#### Recorded information ####

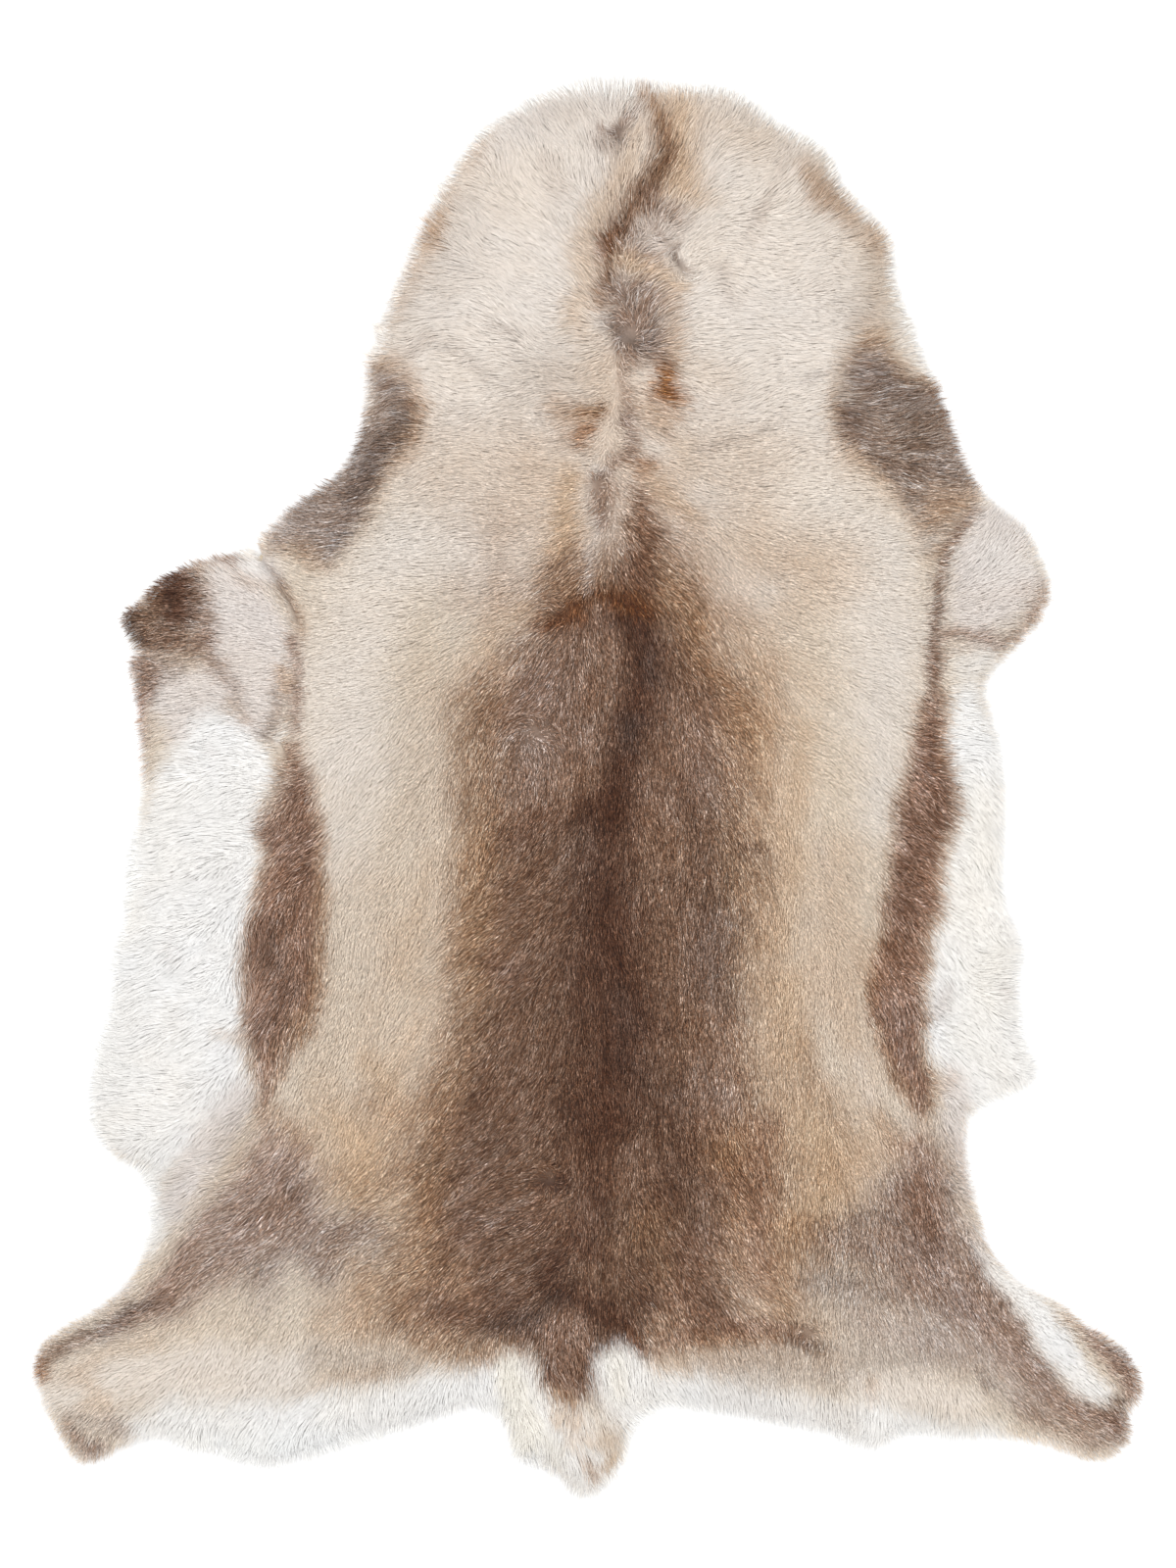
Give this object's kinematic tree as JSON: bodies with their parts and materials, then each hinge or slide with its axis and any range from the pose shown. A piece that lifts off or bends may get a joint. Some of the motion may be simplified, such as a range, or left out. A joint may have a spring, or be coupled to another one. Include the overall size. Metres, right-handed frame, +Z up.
{
  "type": "reindeer hide",
  "caption": "Whole tanned reindeer hide with its hair on, laid flat as a rug or throw, with neck, short leg ends and tail.",
  "frame": {"origin": "under the middle of the hide's box, on the surface that the leather underside lies on", "axes": "+Y towards the neck, -Y towards the tail, +Z up through the pile, +X to the right of someone looking down with the neck away from them"},
  "size_m": [1.024, 1.3, 0.0316],
  "materials": {
    "coat": "matte hair",
    "skin": "suede"
  },
  "bodies": {
    "root": {"hide": "coat"}
  },
  "joints": []
}
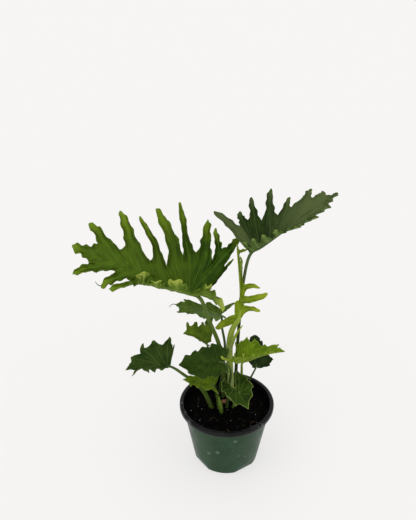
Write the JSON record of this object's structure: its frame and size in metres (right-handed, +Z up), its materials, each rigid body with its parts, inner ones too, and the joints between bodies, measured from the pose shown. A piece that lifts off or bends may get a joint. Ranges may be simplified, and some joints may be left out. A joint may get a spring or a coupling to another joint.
{
  "type": "potted split-leaf philodendron plant",
  "caption": "Living aroid house plant with deeply cut glossy leaves on long stalks, growing from soil in a round tapered nursery pot with a rolled rim and a flat base.",
  "frame": {"origin": "centre of the pot's flat base, on the surface that it stands on", "axes": "+Z up, seen from the front along +Y, with the large cut leaf reaching towards -X"},
  "size_m": [0.4034, 0.1823, 0.4687],
  "materials": {
    "mid_green_leaf": "glossy waxy green leaf with pale veins",
    "dark_green_leaf": "glossy waxy dark green leaf with pale veins",
    "bright_green_leaf": "satin yellow-green young leaf",
    "shoot": "smooth pale green shoot",
    "pot_plastic": "muted green moulded plastic with a black rim and light scuffs",
    "soil": "dark crumbly potting mix",
    "bark": "rough reddish brown bark"
  },
  "bodies": {
    "root": {"leaf_large_left": "mid_green_leaf", "leaf_upper_right": "dark_green_leaf", "leaf_young_upright": "bright_green_leaf", "leaf_dark_upper": "dark_green_leaf", "leaf_dark_lower": "dark_green_leaf", "leaf_left": "dark_green_leaf", "leaf_centre": "dark_green_leaf", "leaf_low_left": "bright_green_leaf", "leaf_front": "mid_green_leaf", "leaf_right": "bright_green_leaf", "leaf_back_right": "dark_green_leaf", "short_shoot": "shoot", "pot": "pot_plastic", "soil": "soil", "bark_chip": "bark"}
  },
  "joints": []
}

####

> Task objective
Copy all of the material word for word.

> Solved problem
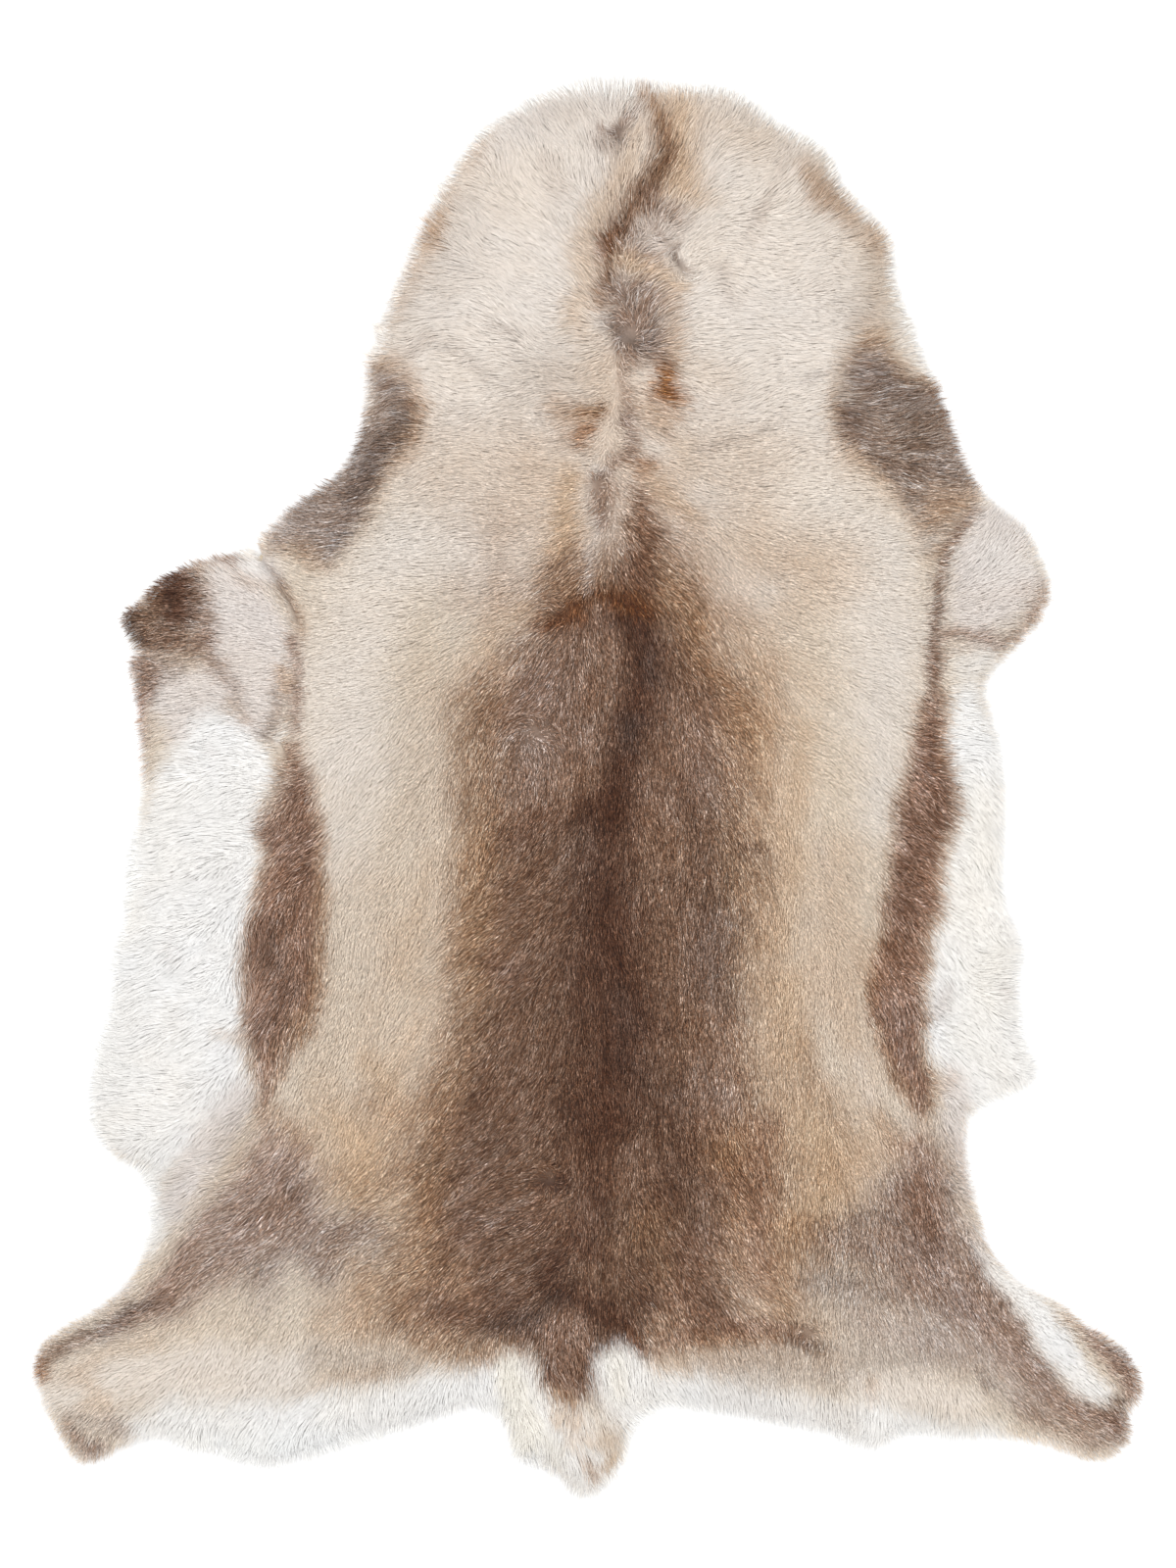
Give this object's kinematic tree as JSON: bodies with their parts and materials, then each hinge or slide with its axis and any range from the pose shown. A piece that lifts off or bends may get a joint. Some of the motion may be simplified, such as a range, or left out. A joint may have a spring, or be coupled to another one. Include the overall size. Metres, right-handed frame, +Z up.
{
  "type": "reindeer hide",
  "caption": "Whole tanned reindeer hide with its hair on, laid flat as a rug or throw, with neck, short leg ends and tail.",
  "frame": {"origin": "under the middle of the hide's box, on the surface that the leather underside lies on", "axes": "+Y towards the neck, -Y towards the tail, +Z up through the pile, +X to the right of someone looking down with the neck away from them"},
  "size_m": [1.024, 1.3, 0.0316],
  "materials": {
    "coat": "matte hair",
    "skin": "suede"
  },
  "bodies": {
    "root": {"hide": "coat"}
  },
  "joints": []
}
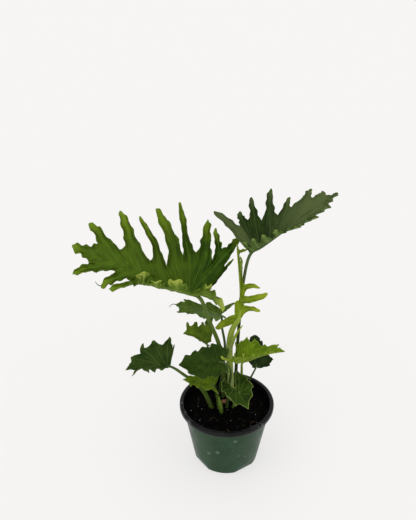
Write the JSON record of this object's structure: its frame and size in metres (right-handed, +Z up), its materials, each rigid body with its parts, inner ones too, and the joints between bodies, measured from the pose shown. A piece that lifts off or bends may get a joint. Ranges may be simplified, and some joints may be left out. A joint may get a spring or a coupling to another joint.
{
  "type": "potted split-leaf philodendron plant",
  "caption": "Living aroid house plant with deeply cut glossy leaves on long stalks, growing from soil in a round tapered nursery pot with a rolled rim and a flat base.",
  "frame": {"origin": "centre of the pot's flat base, on the surface that it stands on", "axes": "+Z up, seen from the front along +Y, with the large cut leaf reaching towards -X"},
  "size_m": [0.4034, 0.1823, 0.4687],
  "materials": {
    "mid_green_leaf": "glossy waxy green leaf with pale veins",
    "dark_green_leaf": "glossy waxy dark green leaf with pale veins",
    "bright_green_leaf": "satin yellow-green young leaf",
    "shoot": "smooth pale green shoot",
    "pot_plastic": "muted green moulded plastic with a black rim and light scuffs",
    "soil": "dark crumbly potting mix",
    "bark": "rough reddish brown bark"
  },
  "bodies": {
    "root": {"leaf_large_left": "mid_green_leaf", "leaf_upper_right": "dark_green_leaf", "leaf_young_upright": "bright_green_leaf", "leaf_dark_upper": "dark_green_leaf", "leaf_dark_lower": "dark_green_leaf", "leaf_left": "dark_green_leaf", "leaf_centre": "dark_green_leaf", "leaf_low_left": "bright_green_leaf", "leaf_front": "mid_green_leaf", "leaf_right": "bright_green_leaf", "leaf_back_right": "dark_green_leaf", "short_shoot": "shoot", "pot": "pot_plastic", "soil": "soil", "bark_chip": "bark"}
  },
  "joints": []
}